What efforts are you making to support travellers to follow these positive trends?

This is what concerns us, as this type of low-impact travel is such an important philosophy for tourists. We are first focusing on making accommodation more eco-friendly for our travels. Booking made sustainable accommodation badges available to properties after they provide us with information from 2019. Therefore, we make it easier for our customers to see those companies, and they go there if they are so inclined.

We all have our own values and preferences. It is our mission to make it easier for anybody. We intend to provide the right knowledge and information to our travellers to make their own choices. If you want to go to England, you can go to our platform, use the filter of properties, choose a sustainable option, and go to the top information and content for that section. If tourists do not like it, they have hundreds of other options. We are expanding this type of travel, but we want to provide other options. We wish to make sure our customers do not have to go anywhere else.

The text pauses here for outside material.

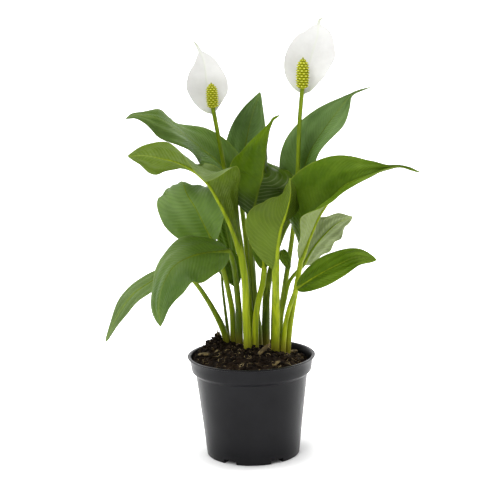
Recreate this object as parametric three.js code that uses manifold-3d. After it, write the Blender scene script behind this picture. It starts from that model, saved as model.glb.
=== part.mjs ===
// Peace lily (Spathiphyllum) with two blooms, growing in a 12 cm nursery pot.
// Millimetres, +Z up, -Y is the front. The origin is the centre of the pot's underside,
// on the surface that the pot stands on.
import * as THREE from 'three';
import { mergeVertices } from 'three/addons/utils/BufferGeometryUtils.js';
import Module from 'manifold-3d';

const wasm = await Module();
wasm.setup();

// ---------------------------------------------------------------- driving dimensions

const POT_HEIGHT = 95;
const RIM_RADIUS = 60; // outer edge of the rolled lip: the "12 cm" of a 12 cm pot
const LIP_HEIGHT = 1.2;
const BAND_TOP_RADIUS = 58; // the upright band under the lip, which stands out from the body
const BAND_RADIUS = 56.3;
const BAND_FOOT = 81;
const LEDGE_HEIGHT = 78; // where the body ends and steps out to the band
const BODY_TOP_RADIUS = 52.7;
const FOOT_RADIUS = 43.5;
const POT_WALL = 1.6;
const POT_SIDES = 48;

const CHANNELS = 6; // drain channels across the underside, from the centre disc out
const CHANNEL_WIDTH = 13;
const CHANNEL_DEPTH = 4;
const CHANNEL_START = 26;
const CHANNEL_TURN = 30; // degrees from the front to the first channel
const DRAIN_RADIUS = 3.6;
const DRAIN_AT = 35;

const ROOM_TOP = 120; // the room over the soil, up to which the pot is open
const GAP = 0.3; // clearance kept between pieces that touch
const SOCKET_GAP = 0.4; // clearance of a stalk in its hole in the soil
const SOIL_EDGE = 88; // height of the soil at the wall
const SOIL_CROWN = 11; // how much higher the mound is round the stems
const SOIL_HEAP = 8;
const SOIL_LEAN = 3; // how much higher the soil is at the left wall than in the middle

const BLADE_THICKNESS = 0.8;
const SPATHE_THICKNESS = 0.8;
const SPATHE_KEEL = 0.4;
const BLADE_KEEL = 1.6; // depth of the keel under a blade's midrib, in radii of its stalk
const DRIP_TIP = 1.8; // half the width of a drip tip where it starts
const DRIP_SHARE = 0.04; // least share of a blade's length over which the drip tip thins out
const DRIP_TAPER = 0.6;
const BLADE_COLUMNS = 4; // strips in each half of a blade
const BLADE_ROWS = 13;
const SPATHE_ROWS = 11;
const STALK_SIDES = 6;
const STALK_STEP = 22; // length of one step along a stalk
const SLOPE_STEPS = 8; // steps that add up a blade's slope from the midrib outwards

const FLORETS_AROUND = 9;
const FLORET_ROWS = 11; // an odd number
const FLORET_RISE = 0.9;
const FLORET_GROOVE = 0.35;

// ---------------------------------------------------------------- the plant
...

As for partners, how have you helped them promote sustainable products and brands?

Working together with industry stakeholders, we really need to show that we support the value ecosystem, and that is something we always try to do. Therefore, we want to support the government’s initiative on low-impact travel.

We have grown, our supplies, our accommodation partners, and then over the last two or three years, we have a dedicated marketing team who looks after our partners’ agenda and do many educational workshops. We feel good that our travel is doing something good for nature and the environment.

Travelling with an eye on the environment also contributes to the wellbeing of travellers. This is why changing the perception and behaviour of both customers and partners is so important on this.

As a company, we have come up with a Climate Action Plan, aiming to become net-zero by 2027. That is one thing which drives us to continuously talk about and educate on sustainable tourism.